Darr is a Python science library to work with potentially large NumPy arrays and metadata that persist on disk, in a format that is simple, self-documented and tool-independent. The goal is to keep your data easily accessible on the short and long term, from a wide range of computing environments. Keeping data universally readable and documented is in line with good scientific practice. It not only makes it easy to share data with others, but also to look at you own data with different tools. More rationale for this approach is provided here.

Flat binary files and (JSON) text files are accompanied by a README text file that explains how the specific data and metadata are stored and how they can be read. This includes code for reading the array in a variety of current scientific data tools such as Python, R, Julia, IDL, Matlab, Maple, and Mathematica. It is trivially easy to share your data with others or with yourself when working in different computing environments, because it always contains a clear and specific description of how to read it. No need to export anything or to provide elaborate explanation. No dependence on complicated formats or specialized tools.

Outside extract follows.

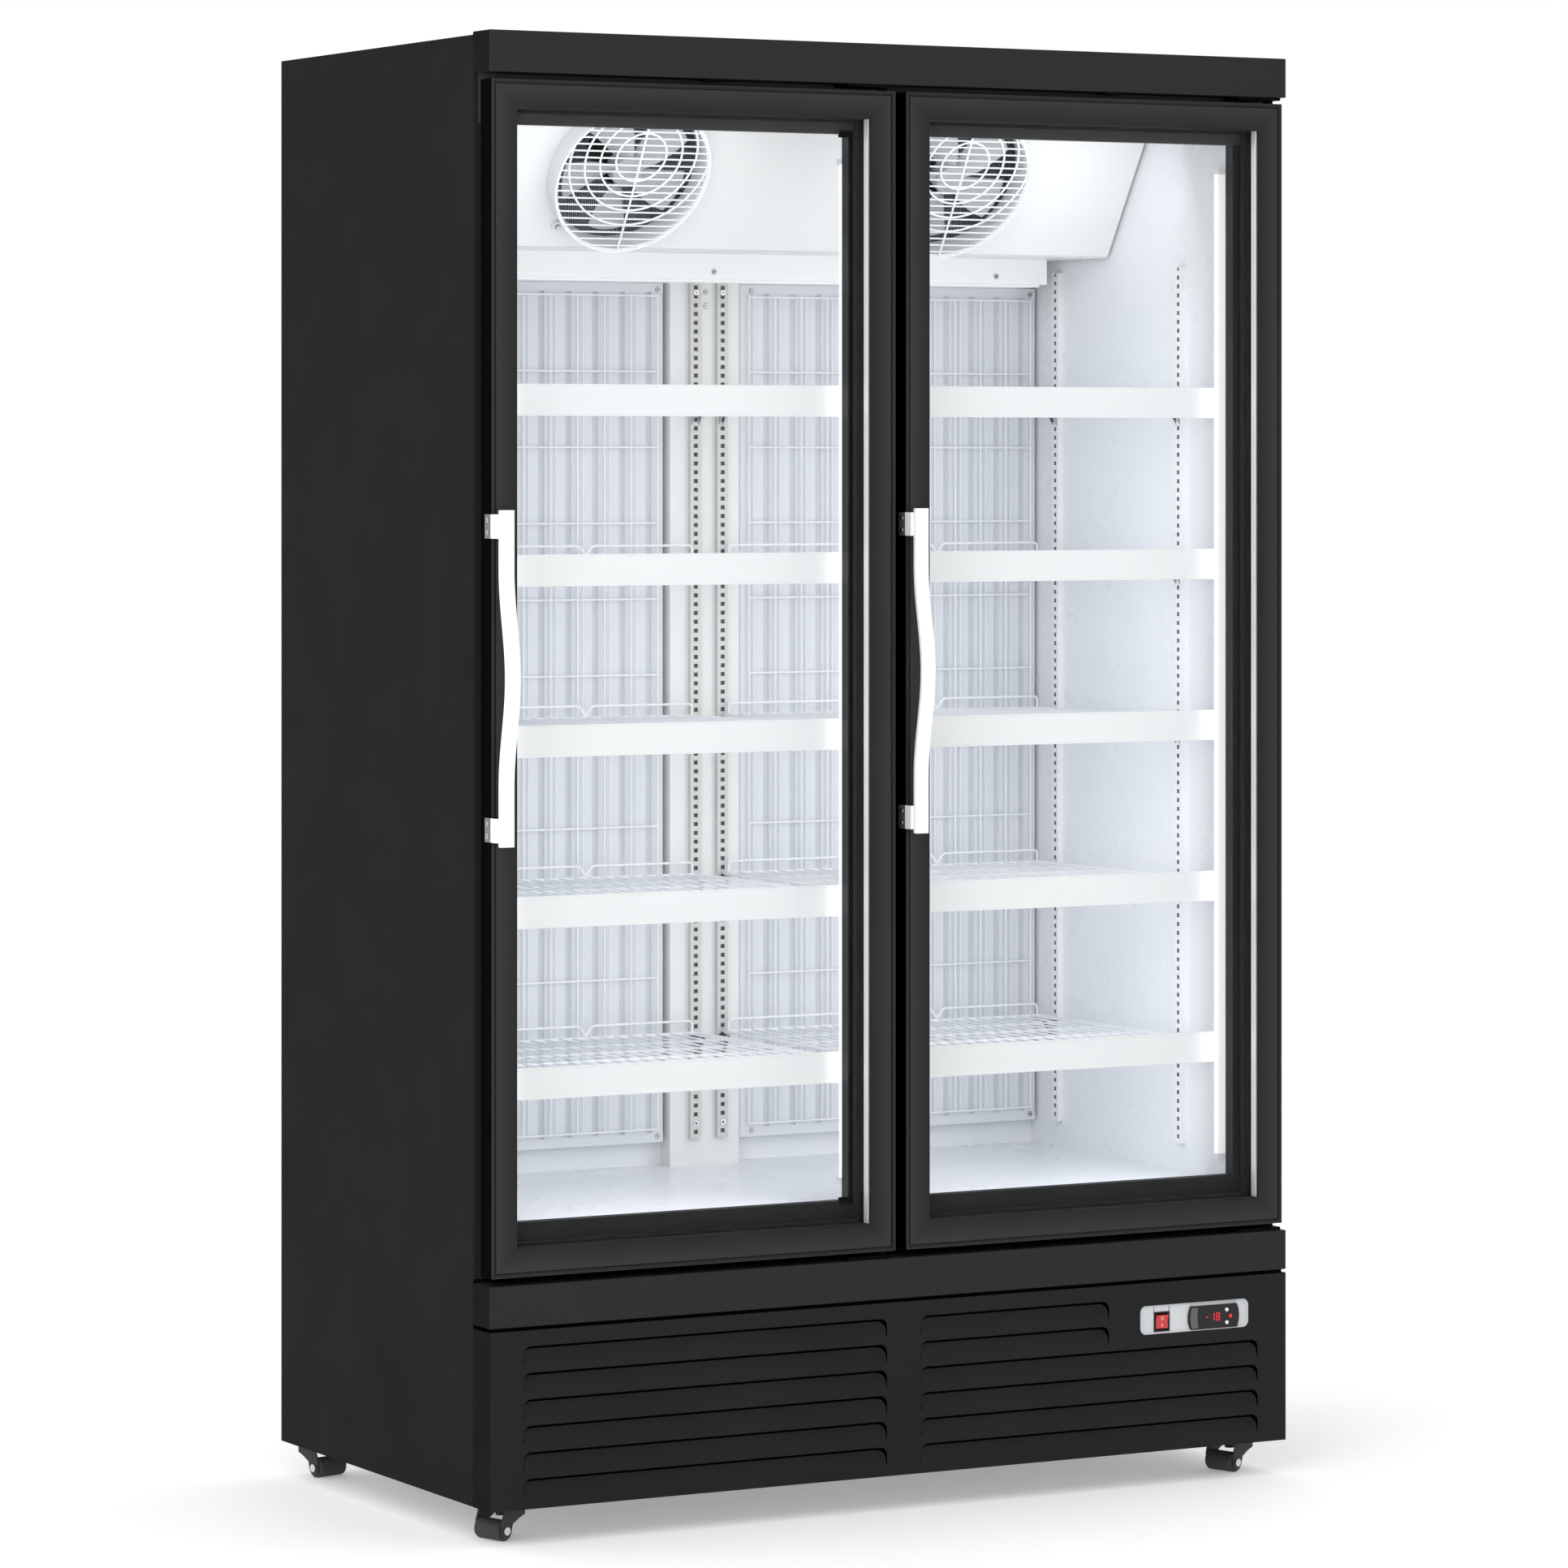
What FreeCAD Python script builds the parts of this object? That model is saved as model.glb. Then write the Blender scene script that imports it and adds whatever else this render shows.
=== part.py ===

Darr uses NumPy memmory-mapped arrays under the hood, which you can access directly for full NumPy compatibility and efficient out-of-core read/write access to potentially very large arrays. In addition, Darr supports the possibility to append and truncate arrays, and the use of ragged arrays (still experimental).

See this tutorial for a brief introduction, or the documentation for more info.

Darr is currently pre-1.0, still undergoing significant development. It is open source and freely available under the New BSD License terms.

Features

Pro’s:

  • Data persists on-disk, purely based on flat binary and text files, tool independence.

  • README text file with human-readable explanation of how the binary data is stored.

  • README includes examples of how to read the array in a number of popular data analysis environments, such as Python (without Darr), R, Julia, Octave/Matlab, GDL/IDL, and Mathematica (see example array).

  • Works with data arrays larger than RAM.

  • Data read/write access is simple and powerful through NumPy indexing (see here).

  • Data is easily appendable.

  • Many numeric types are supported: (u)int8-(u)int64, float16-float64, complex64, complex128.

  • Easy use of metadata, stored in a separate JSON text file.

  • Minimal dependencies, only NumPy.

  • Integrates easily with the Dask library for out-of-core computation on very large arrays.

  • Supports ragged arrays (still experimental).